--- START Exercise input ---

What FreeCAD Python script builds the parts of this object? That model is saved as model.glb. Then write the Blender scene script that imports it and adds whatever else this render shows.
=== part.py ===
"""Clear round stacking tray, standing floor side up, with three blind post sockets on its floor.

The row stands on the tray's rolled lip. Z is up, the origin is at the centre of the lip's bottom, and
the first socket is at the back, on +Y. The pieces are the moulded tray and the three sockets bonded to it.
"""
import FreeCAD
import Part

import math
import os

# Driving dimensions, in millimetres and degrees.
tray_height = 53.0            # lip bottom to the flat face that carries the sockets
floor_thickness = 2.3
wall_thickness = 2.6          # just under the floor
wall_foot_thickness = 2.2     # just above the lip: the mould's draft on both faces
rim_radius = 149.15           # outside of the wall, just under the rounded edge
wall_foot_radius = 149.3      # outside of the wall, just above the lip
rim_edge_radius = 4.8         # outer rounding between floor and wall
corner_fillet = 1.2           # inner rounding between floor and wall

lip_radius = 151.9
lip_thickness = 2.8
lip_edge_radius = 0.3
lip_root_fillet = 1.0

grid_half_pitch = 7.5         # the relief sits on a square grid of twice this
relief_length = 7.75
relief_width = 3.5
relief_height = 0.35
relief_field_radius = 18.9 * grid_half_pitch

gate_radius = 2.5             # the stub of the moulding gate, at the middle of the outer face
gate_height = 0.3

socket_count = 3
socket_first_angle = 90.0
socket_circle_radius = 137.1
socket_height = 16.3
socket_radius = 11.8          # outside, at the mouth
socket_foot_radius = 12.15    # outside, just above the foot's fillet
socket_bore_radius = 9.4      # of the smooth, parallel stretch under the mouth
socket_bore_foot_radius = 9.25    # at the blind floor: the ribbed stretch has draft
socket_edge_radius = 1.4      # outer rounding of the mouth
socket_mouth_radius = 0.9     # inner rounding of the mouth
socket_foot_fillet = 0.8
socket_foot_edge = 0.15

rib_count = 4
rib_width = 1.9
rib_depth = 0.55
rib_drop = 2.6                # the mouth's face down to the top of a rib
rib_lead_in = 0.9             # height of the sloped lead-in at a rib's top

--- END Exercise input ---
--- START Exercise input ---

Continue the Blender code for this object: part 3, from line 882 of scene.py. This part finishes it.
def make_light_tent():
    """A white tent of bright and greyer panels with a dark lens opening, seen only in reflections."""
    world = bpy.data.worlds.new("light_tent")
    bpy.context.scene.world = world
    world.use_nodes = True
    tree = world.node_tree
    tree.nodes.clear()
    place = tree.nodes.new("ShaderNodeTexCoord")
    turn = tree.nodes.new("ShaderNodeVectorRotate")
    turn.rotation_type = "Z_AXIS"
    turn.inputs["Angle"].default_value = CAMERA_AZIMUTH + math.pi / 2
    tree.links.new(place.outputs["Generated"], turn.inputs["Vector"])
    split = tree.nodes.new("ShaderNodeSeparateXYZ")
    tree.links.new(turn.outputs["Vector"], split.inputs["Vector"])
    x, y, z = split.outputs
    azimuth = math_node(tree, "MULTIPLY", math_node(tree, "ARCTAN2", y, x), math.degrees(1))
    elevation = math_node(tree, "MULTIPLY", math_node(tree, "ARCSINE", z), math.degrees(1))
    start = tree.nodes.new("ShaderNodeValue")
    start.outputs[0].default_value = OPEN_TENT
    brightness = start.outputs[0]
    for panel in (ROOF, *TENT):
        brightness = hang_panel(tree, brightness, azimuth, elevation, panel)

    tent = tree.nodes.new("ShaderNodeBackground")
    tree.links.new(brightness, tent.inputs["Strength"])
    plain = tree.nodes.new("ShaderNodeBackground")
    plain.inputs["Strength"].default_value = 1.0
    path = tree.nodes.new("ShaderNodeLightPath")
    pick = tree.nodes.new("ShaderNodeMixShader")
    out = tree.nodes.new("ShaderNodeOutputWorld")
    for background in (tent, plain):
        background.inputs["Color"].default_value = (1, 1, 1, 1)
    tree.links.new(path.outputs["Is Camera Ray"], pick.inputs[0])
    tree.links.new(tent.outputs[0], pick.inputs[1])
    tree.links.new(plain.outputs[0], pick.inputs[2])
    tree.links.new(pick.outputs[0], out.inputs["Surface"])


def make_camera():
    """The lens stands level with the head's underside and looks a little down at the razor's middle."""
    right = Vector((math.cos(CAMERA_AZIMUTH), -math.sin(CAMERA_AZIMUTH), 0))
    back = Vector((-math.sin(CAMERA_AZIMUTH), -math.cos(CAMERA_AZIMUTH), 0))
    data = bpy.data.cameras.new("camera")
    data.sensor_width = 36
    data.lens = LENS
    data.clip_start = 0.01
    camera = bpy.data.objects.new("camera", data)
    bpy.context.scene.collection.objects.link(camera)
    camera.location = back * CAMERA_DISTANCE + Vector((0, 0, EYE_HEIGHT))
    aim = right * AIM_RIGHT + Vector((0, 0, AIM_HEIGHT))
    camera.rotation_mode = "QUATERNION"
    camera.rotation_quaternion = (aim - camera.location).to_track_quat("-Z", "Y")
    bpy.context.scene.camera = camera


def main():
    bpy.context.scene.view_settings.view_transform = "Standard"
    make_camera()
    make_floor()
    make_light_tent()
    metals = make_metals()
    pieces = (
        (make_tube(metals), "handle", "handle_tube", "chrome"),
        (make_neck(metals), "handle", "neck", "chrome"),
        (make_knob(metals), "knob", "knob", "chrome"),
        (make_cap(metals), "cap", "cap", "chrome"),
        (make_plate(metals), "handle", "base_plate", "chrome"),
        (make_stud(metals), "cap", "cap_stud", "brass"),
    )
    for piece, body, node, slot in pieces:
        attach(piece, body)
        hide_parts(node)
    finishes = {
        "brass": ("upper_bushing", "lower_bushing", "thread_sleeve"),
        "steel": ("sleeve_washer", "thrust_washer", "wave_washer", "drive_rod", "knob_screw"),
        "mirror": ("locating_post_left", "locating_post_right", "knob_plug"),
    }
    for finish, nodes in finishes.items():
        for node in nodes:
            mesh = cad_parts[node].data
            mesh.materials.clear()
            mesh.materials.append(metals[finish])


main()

--- END Exercise input ---

> **What to work on**: What is wanted is an exact copy of the lines from the line containing "What FreeCAD Python" to the line containing "on its floor.", both lines included, and of no other line.

> **Response**:
What FreeCAD Python script builds the parts of this object? That model is saved as model.glb. Then write the Blender scene script that imports it and adds whatever else this render shows.
=== part.py ===
"""Clear round stacking tray, standing floor side up, with three blind post sockets on its floor.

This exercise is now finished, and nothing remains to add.